● WHAT NEEDS TO BE DONE
Your task is to repeat all of the material exactly.

● RECORDED DATA
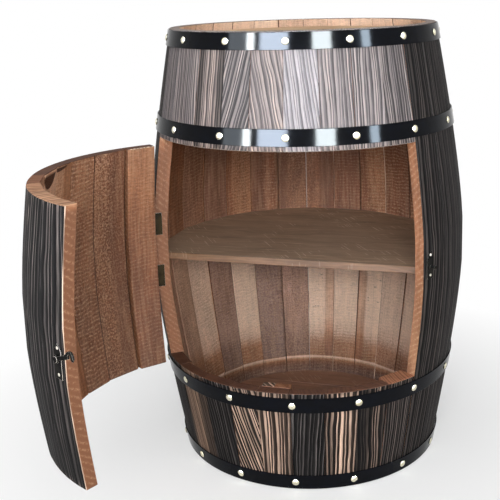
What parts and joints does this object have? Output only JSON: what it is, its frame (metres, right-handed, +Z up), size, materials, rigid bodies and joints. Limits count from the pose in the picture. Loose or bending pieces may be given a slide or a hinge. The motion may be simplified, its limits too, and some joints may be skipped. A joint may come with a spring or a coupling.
{
  "type": "barrel bar cabinet",
  "caption": "Coopered barrel standing on end, with a curved hinged door cut from its front staves, a shelf inside, steel hoops and a hook latch.",
  "frame": {"origin": "centre of the bottom board's underside, on the barrel's axis, at floor level", "axes": "+Z up along the barrel's axis; -Y points out through the middle of the doorway; +X to the right of someone facing the doorway"},
  "size_m": [0.4742, 0.725, 0.6],
  "materials": {
    "charred_pine": "charred, brushed and oiled",
    "stained_pine": "rough sawn and stained",
    "charred_head_pine": "charred, brushed and oiled",
    "shelf_pine": "dark stained, worn",
    "black_steel": "polished black",
    "aged_brass": "aged",
    "antique_nickel": "antique"
  },
  "bodies": {
    "case": {"stave_01": "charred_pine", "stave_02": "charred_pine", "stave_03": "charred_pine", "stave_04": "charred_pine", "stave_05": "charred_pine", "stave_06": "charred_pine", "stave_07": "charred_pine", "stave_08": "charred_pine", "stave_09": "charred_pine", "stave_10": "charred_pine", "stave_11": "charred_pine", "stave_12": "charred_pine", "stave_13": "charred_pine", "stave_14": "charred_pine", "stave_15": "charred_pine", "stave_16": "charred_pine", "stave_17": "charred_pine", "stave_18": "charred_pine", "top_stave_1": "charred_pine", "top_stave_2": "charred_pine", "top_stave_3": "charred_pine", "top_stave_4": "charred_pine", "top_stave_5": "charred_pine", "top_stave_6": "charred_pine", "top_stave_7": "charred_pine", "top_stave_8": "charred_pine", "top_stave_9": "charred_pine", "bottom_stave_1": "charred_pine", "bottom_stave_2": "charred_pine", "bottom_stave_3": "charred_pine", "bottom_stave_4": "charred_pine", "bottom_stave_5": "charred_pine", "bottom_stave_6": "charred_pine", "bottom_stave_7": "charred_pine", "bottom_stave_8": "charred_pine", "bottom_stave_9": "charred_pine", "top_head": "charred_head_pine", "bottom_board": "shelf_pine", "shelf": "shelf_pine", "sill_block": "stained_pine", "hoop_bottom": "black_steel", "hoop_lower": "black_steel", "hoop_upper": "black_steel", "hoop_top": "black_steel", "hinge_upper_case_leaf": "aged_brass", "hinge_lower_case_leaf": "aged_brass", "latch_keeper": "antique_nickel"},
    "door": {"door_stave_1": "charred_pine", "door_stave_2": "charred_pine", "door_stave_3": "charred_pine", "door_stave_4": "charred_pine", "door_stave_5": "charred_pine", "door_stave_6": "charred_pine", "door_stave_7": "charred_pine", "door_stave_8": "charred_pine", "door_stave_9": "charred_pine", "hinge_upper_door_leaf": "aged_brass", "hinge_lower_door_leaf": "aged_brass", "latch_plate": "antique_nickel"},
    "hook": {"latch_hook": "antique_nickel"}
  },
  "joints": [
    {"name": "door_swing", "type": "hinge", "parent": "case", "child": "door", "pos_m": [-0.18616, -0.12637, 0.3], "axis": [0, 0, -1], "range_deg": [-80.3, 70]},
    {"name": "hook_swing", "type": "hinge", "parent": "door", "child": "hook", "pos_m": [-0.13356, -0.48789, 0.297], "axis": [-0.4602, -0.8878, 0], "range_deg": [-20, 70]}
  ]
}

● EXERCISE RESULT
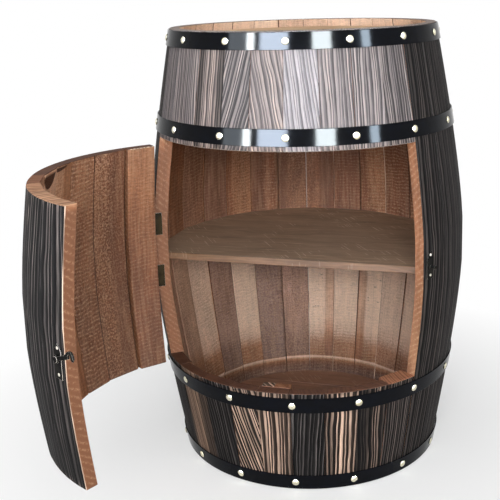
What parts and joints does this object have? Output only JSON: what it is, its frame (metres, right-handed, +Z up), size, materials, rigid bodies and joints. Limits count from the pose in the picture. Loose or bending pieces may be given a slide or a hinge. The motion may be simplified, its limits too, and some joints may be skipped. A joint may come with a spring or a coupling.
{
  "type": "barrel bar cabinet",
  "caption": "Coopered barrel standing on end, with a curved hinged door cut from its front staves, a shelf inside, steel hoops and a hook latch.",
  "frame": {"origin": "centre of the bottom board's underside, on the barrel's axis, at floor level", "axes": "+Z up along the barrel's axis; -Y points out through the middle of the doorway; +X to the right of someone facing the doorway"},
  "size_m": [0.4742, 0.725, 0.6],
  "materials": {
    "charred_pine": "charred, brushed and oiled",
    "stained_pine": "rough sawn and stained",
    "charred_head_pine": "charred, brushed and oiled",
    "shelf_pine": "dark stained, worn",
    "black_steel": "polished black",
    "aged_brass": "aged",
    "antique_nickel": "antique"
  },
  "bodies": {
    "case": {"stave_01": "charred_pine", "stave_02": "charred_pine", "stave_03": "charred_pine", "stave_04": "charred_pine", "stave_05": "charred_pine", "stave_06": "charred_pine", "stave_07": "charred_pine", "stave_08": "charred_pine", "stave_09": "charred_pine", "stave_10": "charred_pine", "stave_11": "charred_pine", "stave_12": "charred_pine", "stave_13": "charred_pine", "stave_14": "charred_pine", "stave_15": "charred_pine", "stave_16": "charred_pine", "stave_17": "charred_pine", "stave_18": "charred_pine", "top_stave_1": "charred_pine", "top_stave_2": "charred_pine", "top_stave_3": "charred_pine", "top_stave_4": "charred_pine", "top_stave_5": "charred_pine", "top_stave_6": "charred_pine", "top_stave_7": "charred_pine", "top_stave_8": "charred_pine", "top_stave_9": "charred_pine", "bottom_stave_1": "charred_pine", "bottom_stave_2": "charred_pine", "bottom_stave_3": "charred_pine", "bottom_stave_4": "charred_pine", "bottom_stave_5": "charred_pine", "bottom_stave_6": "charred_pine", "bottom_stave_7": "charred_pine", "bottom_stave_8": "charred_pine", "bottom_stave_9": "charred_pine", "top_head": "charred_head_pine", "bottom_board": "shelf_pine", "shelf": "shelf_pine", "sill_block": "stained_pine", "hoop_bottom": "black_steel", "hoop_lower": "black_steel", "hoop_upper": "black_steel", "hoop_top": "black_steel", "hinge_upper_case_leaf": "aged_brass", "hinge_lower_case_leaf": "aged_brass", "latch_keeper": "antique_nickel"},
    "door": {"door_stave_1": "charred_pine", "door_stave_2": "charred_pine", "door_stave_3": "charred_pine", "door_stave_4": "charred_pine", "door_stave_5": "charred_pine", "door_stave_6": "charred_pine", "door_stave_7": "charred_pine", "door_stave_8": "charred_pine", "door_stave_9": "charred_pine", "hinge_upper_door_leaf": "aged_brass", "hinge_lower_door_leaf": "aged_brass", "latch_plate": "antique_nickel"},
    "hook": {"latch_hook": "antique_nickel"}
  },
  "joints": [
    {"name": "door_swing", "type": "hinge", "parent": "case", "child": "door", "pos_m": [-0.18616, -0.12637, 0.3], "axis": [0, 0, -1], "range_deg": [-80.3, 70]},
    {"name": "hook_swing", "type": "hinge", "parent": "door", "child": "hook", "pos_m": [-0.13356, -0.48789, 0.297], "axis": [-0.4602, -0.8878, 0], "range_deg": [-20, 70]}
  ]
}